Each line that follows should be printed again exactly as it stands.
○ ○ ○ ○
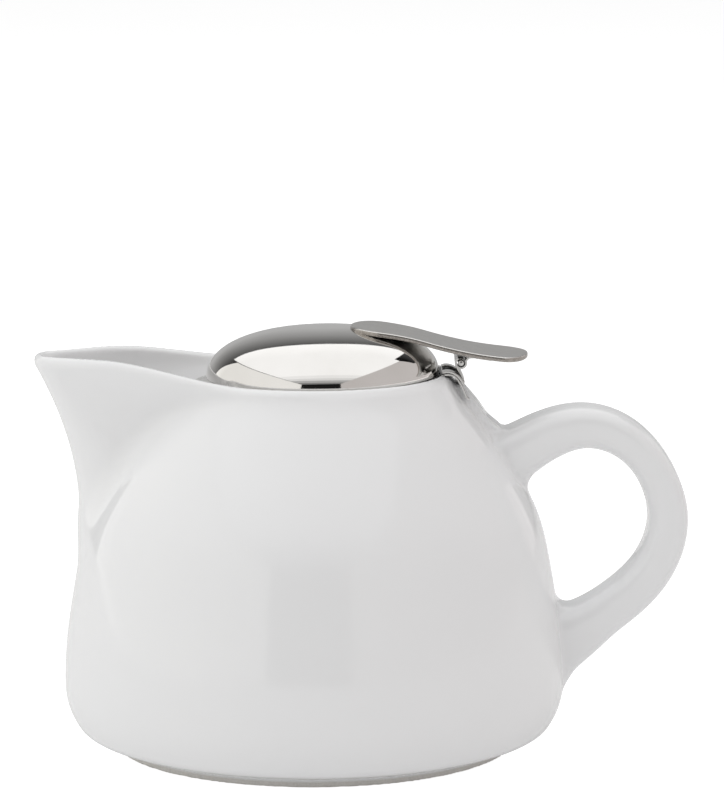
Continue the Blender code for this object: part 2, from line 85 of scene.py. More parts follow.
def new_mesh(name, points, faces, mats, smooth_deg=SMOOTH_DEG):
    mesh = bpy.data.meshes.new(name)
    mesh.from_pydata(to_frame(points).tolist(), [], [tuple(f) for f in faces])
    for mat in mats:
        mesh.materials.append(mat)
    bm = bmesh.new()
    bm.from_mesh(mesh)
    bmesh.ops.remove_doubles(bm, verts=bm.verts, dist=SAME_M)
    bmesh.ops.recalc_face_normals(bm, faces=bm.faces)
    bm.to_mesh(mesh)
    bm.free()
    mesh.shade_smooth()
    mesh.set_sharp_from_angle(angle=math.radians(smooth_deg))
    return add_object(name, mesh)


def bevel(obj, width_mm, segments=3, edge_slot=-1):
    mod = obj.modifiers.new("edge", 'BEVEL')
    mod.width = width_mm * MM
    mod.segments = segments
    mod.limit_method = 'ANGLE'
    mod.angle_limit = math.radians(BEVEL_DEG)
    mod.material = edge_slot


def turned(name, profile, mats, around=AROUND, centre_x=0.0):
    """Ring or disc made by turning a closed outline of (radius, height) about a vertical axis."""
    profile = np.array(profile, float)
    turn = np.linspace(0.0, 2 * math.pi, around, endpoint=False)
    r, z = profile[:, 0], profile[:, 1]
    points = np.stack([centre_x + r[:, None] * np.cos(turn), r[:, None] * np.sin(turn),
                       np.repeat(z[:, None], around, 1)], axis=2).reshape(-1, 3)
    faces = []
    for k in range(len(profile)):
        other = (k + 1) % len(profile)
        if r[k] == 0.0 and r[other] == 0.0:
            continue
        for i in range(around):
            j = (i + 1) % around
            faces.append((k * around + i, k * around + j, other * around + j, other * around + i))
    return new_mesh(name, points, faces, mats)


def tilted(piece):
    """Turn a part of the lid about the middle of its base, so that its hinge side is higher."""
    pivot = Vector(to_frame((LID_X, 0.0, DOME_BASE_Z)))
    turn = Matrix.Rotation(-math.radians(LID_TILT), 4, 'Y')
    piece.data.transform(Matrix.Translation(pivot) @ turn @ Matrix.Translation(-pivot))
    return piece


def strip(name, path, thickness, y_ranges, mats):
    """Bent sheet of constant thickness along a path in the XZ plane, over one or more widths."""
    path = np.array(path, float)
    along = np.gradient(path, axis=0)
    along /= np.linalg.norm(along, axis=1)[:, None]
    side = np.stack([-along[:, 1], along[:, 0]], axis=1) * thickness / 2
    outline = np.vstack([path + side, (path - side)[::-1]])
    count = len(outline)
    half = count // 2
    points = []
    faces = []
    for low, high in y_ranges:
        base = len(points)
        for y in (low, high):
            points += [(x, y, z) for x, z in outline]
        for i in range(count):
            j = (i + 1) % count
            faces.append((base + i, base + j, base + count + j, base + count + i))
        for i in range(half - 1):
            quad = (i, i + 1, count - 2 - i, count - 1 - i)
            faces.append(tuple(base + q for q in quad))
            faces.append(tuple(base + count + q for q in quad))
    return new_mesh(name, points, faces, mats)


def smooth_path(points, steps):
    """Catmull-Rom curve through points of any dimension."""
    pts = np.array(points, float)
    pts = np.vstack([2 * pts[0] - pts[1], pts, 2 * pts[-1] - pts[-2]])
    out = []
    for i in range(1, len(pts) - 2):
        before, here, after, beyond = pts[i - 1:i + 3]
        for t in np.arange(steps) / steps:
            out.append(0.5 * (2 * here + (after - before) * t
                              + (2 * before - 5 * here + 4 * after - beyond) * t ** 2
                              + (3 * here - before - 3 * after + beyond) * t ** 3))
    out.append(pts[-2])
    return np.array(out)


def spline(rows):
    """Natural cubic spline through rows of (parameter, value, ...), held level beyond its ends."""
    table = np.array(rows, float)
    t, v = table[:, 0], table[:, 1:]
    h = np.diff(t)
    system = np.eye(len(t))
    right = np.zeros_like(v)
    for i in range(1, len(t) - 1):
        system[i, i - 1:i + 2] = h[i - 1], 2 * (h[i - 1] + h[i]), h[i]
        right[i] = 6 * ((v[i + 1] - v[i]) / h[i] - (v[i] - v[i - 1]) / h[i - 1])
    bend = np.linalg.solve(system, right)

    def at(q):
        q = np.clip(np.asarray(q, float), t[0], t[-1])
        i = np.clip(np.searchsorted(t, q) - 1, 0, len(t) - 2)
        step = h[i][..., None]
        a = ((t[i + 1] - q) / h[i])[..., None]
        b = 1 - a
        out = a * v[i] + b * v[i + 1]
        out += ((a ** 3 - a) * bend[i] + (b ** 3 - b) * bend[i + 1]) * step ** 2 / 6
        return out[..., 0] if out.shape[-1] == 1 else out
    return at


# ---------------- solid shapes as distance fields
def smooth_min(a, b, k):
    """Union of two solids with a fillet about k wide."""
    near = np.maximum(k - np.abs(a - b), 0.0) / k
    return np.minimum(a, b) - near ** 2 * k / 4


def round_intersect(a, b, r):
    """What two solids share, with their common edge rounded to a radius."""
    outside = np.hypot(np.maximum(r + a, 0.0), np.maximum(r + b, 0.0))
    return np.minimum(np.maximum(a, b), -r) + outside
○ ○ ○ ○
▸ **The output**
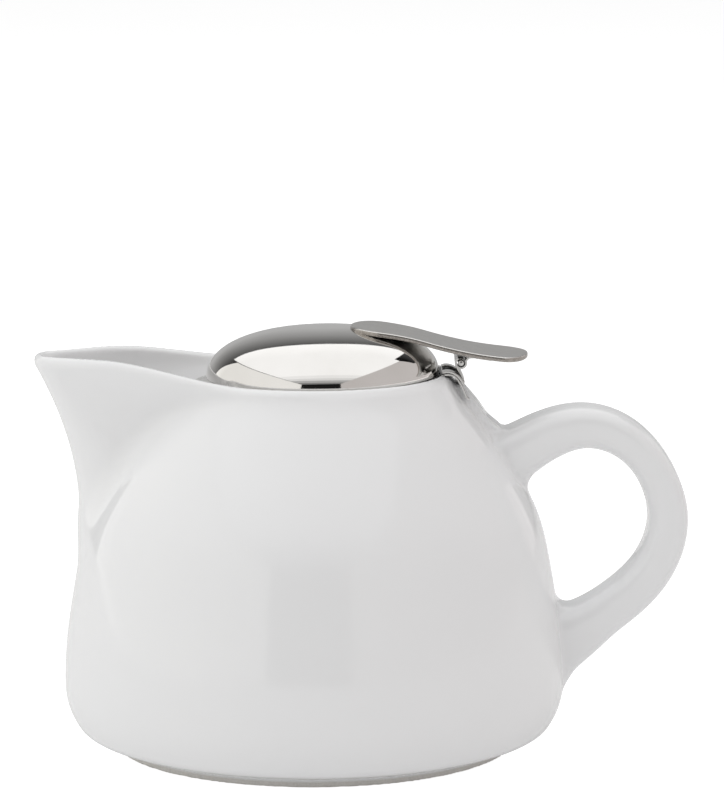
Continue the Blender code for this object: part 2, from line 85 of scene.py. More parts follow.
def new_mesh(name, points, faces, mats, smooth_deg=SMOOTH_DEG):
    mesh = bpy.data.meshes.new(name)
    mesh.from_pydata(to_frame(points).tolist(), [], [tuple(f) for f in faces])
    for mat in mats:
        mesh.materials.append(mat)
    bm = bmesh.new()
    bm.from_mesh(mesh)
    bmesh.ops.remove_doubles(bm, verts=bm.verts, dist=SAME_M)
    bmesh.ops.recalc_face_normals(bm, faces=bm.faces)
    bm.to_mesh(mesh)
    bm.free()
    mesh.shade_smooth()
    mesh.set_sharp_from_angle(angle=math.radians(smooth_deg))
    return add_object(name, mesh)


def bevel(obj, width_mm, segments=3, edge_slot=-1):
    mod = obj.modifiers.new("edge", 'BEVEL')
    mod.width = width_mm * MM
    mod.segments = segments
    mod.limit_method = 'ANGLE'
    mod.angle_limit = math.radians(BEVEL_DEG)
    mod.material = edge_slot


def turned(name, profile, mats, around=AROUND, centre_x=0.0):
    """Ring or disc made by turning a closed outline of (radius, height) about a vertical axis."""
    profile = np.array(profile, float)
    turn = np.linspace(0.0, 2 * math.pi, around, endpoint=False)
    r, z = profile[:, 0], profile[:, 1]
    points = np.stack([centre_x + r[:, None] * np.cos(turn), r[:, None] * np.sin(turn),
                       np.repeat(z[:, None], around, 1)], axis=2).reshape(-1, 3)
    faces = []
    for k in range(len(profile)):
        other = (k + 1) % len(profile)
        if r[k] == 0.0 and r[other] == 0.0:
            continue
        for i in range(around):
            j = (i + 1) % around
            faces.append((k * around + i, k * around + j, other * around + j, other * around + i))
    return new_mesh(name, points, faces, mats)


def tilted(piece):
    """Turn a part of the lid about the middle of its base, so that its hinge side is higher."""
    pivot = Vector(to_frame((LID_X, 0.0, DOME_BASE_Z)))
    turn = Matrix.Rotation(-math.radians(LID_TILT), 4, 'Y')
    piece.data.transform(Matrix.Translation(pivot) @ turn @ Matrix.Translation(-pivot))
    return piece


def strip(name, path, thickness, y_ranges, mats):
    """Bent sheet of constant thickness along a path in the XZ plane, over one or more widths."""
    path = np.array(path, float)
    along = np.gradient(path, axis=0)
    along /= np.linalg.norm(along, axis=1)[:, None]
    side = np.stack([-along[:, 1], along[:, 0]], axis=1) * thickness / 2
    outline = np.vstack([path + side, (path - side)[::-1]])
    count = len(outline)
    half = count // 2
    points = []
    faces = []
    for low, high in y_ranges:
        base = len(points)
        for y in (low, high):
            points += [(x, y, z) for x, z in outline]
        for i in range(count):
            j = (i + 1) % count
            faces.append((base + i, base + j, base + count + j, base + count + i))
        for i in range(half - 1):
            quad = (i, i + 1, count - 2 - i, count - 1 - i)
            faces.append(tuple(base + q for q in quad))
            faces.append(tuple(base + count + q for q in quad))
    return new_mesh(name, points, faces, mats)


def smooth_path(points, steps):
    """Catmull-Rom curve through points of any dimension."""
    pts = np.array(points, float)
    pts = np.vstack([2 * pts[0] - pts[1], pts, 2 * pts[-1] - pts[-2]])
    out = []
    for i in range(1, len(pts) - 2):
        before, here, after, beyond = pts[i - 1:i + 3]
        for t in np.arange(steps) / steps:
            out.append(0.5 * (2 * here + (after - before) * t
                              + (2 * before - 5 * here + 4 * after - beyond) * t ** 2
                              + (3 * here - before - 3 * after + beyond) * t ** 3))
    out.append(pts[-2])
    return np.array(out)


def spline(rows):
    """Natural cubic spline through rows of (parameter, value, ...), held level beyond its ends."""
    table = np.array(rows, float)
    t, v = table[:, 0], table[:, 1:]
    h = np.diff(t)
    system = np.eye(len(t))
    right = np.zeros_like(v)
    for i in range(1, len(t) - 1):
        system[i, i - 1:i + 2] = h[i - 1], 2 * (h[i - 1] + h[i]), h[i]
        right[i] = 6 * ((v[i + 1] - v[i]) / h[i] - (v[i] - v[i - 1]) / h[i - 1])
    bend = np.linalg.solve(system, right)

    def at(q):
        q = np.clip(np.asarray(q, float), t[0], t[-1])
        i = np.clip(np.searchsorted(t, q) - 1, 0, len(t) - 2)
        step = h[i][..., None]
        a = ((t[i + 1] - q) / h[i])[..., None]
        b = 1 - a
        out = a * v[i] + b * v[i + 1]
        out += ((a ** 3 - a) * bend[i] + (b ** 3 - b) * bend[i + 1]) * step ** 2 / 6
        return out[..., 0] if out.shape[-1] == 1 else out
    return at


# ---------------- solid shapes as distance fields
def smooth_min(a, b, k):
    """Union of two solids with a fillet about k wide."""
    near = np.maximum(k - np.abs(a - b), 0.0) / k
    return np.minimum(a, b) - near ** 2 * k / 4


def round_intersect(a, b, r):
    """What two solids share, with their common edge rounded to a radius."""
    outside = np.hypot(np.maximum(r + a, 0.0), np.maximum(r + b, 0.0))
    return np.minimum(np.maximum(a, b), -r) + outside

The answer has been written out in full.